## EXERCISE OBJECTIVE
Consider the listing below. Extract exactly the lines from the line containing "0.052, 0.05), 0.3)" to the line containing "obj.parent = empty", both included.

## COLLECTED DATA
++++++++++++++++++++
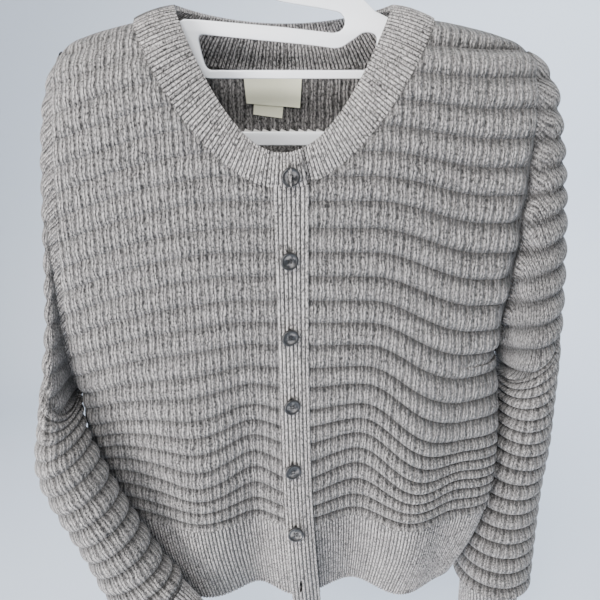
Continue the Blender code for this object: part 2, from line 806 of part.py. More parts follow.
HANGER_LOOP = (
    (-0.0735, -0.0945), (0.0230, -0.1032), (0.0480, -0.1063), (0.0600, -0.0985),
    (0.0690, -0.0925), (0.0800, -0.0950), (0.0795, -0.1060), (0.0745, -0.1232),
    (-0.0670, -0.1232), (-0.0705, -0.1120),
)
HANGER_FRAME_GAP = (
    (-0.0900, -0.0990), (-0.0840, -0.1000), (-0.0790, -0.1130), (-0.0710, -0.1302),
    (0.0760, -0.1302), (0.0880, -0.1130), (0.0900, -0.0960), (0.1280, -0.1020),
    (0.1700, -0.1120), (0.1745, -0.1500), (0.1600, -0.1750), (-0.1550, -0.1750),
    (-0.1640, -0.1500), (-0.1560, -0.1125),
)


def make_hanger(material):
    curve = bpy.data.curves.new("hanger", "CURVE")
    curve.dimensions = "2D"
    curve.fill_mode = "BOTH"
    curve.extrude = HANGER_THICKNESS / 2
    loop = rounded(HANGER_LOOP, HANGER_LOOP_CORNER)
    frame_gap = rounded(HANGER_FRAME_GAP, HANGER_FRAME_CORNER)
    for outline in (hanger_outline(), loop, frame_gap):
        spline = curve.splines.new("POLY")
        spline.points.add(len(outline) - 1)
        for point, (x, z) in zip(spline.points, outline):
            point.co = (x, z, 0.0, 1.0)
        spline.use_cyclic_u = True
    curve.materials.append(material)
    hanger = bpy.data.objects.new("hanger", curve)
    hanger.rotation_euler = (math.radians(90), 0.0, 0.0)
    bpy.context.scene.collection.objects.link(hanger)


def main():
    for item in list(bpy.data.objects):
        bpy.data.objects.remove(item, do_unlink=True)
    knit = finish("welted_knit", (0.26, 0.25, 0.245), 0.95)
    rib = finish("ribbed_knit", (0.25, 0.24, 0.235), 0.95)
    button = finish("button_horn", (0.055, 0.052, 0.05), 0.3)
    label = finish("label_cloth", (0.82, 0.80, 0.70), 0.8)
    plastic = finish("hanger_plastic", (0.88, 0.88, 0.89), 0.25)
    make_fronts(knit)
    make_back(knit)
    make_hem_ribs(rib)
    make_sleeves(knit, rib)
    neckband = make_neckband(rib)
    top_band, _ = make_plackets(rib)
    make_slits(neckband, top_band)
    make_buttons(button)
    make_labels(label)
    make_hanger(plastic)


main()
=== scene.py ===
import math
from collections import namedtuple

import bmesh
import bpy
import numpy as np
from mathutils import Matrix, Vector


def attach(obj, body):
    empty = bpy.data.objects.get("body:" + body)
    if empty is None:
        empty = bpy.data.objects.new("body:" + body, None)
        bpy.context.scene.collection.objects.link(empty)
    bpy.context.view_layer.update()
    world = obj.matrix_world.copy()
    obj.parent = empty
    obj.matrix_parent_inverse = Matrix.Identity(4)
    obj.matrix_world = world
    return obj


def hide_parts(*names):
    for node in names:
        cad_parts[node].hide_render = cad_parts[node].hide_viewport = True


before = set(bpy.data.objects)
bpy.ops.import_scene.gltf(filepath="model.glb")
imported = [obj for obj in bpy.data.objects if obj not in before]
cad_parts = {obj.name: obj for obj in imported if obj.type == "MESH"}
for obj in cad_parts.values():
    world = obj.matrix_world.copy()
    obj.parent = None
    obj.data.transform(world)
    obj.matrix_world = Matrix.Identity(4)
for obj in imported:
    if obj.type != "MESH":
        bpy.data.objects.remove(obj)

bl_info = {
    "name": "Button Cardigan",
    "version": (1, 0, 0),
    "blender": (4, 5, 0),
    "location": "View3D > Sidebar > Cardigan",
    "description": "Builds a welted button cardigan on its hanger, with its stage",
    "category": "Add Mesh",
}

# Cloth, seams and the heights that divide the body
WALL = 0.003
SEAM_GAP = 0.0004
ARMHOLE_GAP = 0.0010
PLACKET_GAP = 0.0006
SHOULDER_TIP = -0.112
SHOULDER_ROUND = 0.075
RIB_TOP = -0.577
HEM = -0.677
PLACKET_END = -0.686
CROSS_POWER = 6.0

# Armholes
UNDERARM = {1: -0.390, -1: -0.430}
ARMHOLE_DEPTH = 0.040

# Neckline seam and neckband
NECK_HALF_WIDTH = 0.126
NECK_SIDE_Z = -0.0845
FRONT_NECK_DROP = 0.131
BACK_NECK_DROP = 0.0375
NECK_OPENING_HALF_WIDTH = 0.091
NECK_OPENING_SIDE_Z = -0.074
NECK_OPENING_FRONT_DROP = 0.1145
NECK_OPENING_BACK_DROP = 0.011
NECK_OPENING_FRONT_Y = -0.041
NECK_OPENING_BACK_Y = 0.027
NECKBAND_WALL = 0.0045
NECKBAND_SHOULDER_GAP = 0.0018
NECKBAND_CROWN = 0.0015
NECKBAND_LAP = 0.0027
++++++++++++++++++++
## ANSWER TO THIS PROBLEM
    button = finish("button_horn", (0.055, 0.052, 0.05), 0.3)
    label = finish("label_cloth", (0.82, 0.80, 0.70), 0.8)
    plastic = finish("hanger_plastic", (0.88, 0.88, 0.89), 0.25)
    make_fronts(knit)
    make_back(knit)
    make_hem_ribs(rib)
    make_sleeves(knit, rib)
    neckband = make_neckband(rib)
    top_band, _ = make_plackets(rib)
    make_slits(neckband, top_band)
    make_buttons(button)
    make_labels(label)
    make_hanger(plastic)


main()
=== scene.py ===
import math
from collections import namedtuple

import bmesh
import bpy
import numpy as np
from mathutils import Matrix, Vector


def attach(obj, body):
    empty = bpy.data.objects.get("body:" + body)
    if empty is None:
        empty = bpy.data.objects.new("body:" + body, None)
        bpy.context.scene.collection.objects.link(empty)
    bpy.context.view_layer.update()
    world = obj.matrix_world.copy()
    obj.parent = empty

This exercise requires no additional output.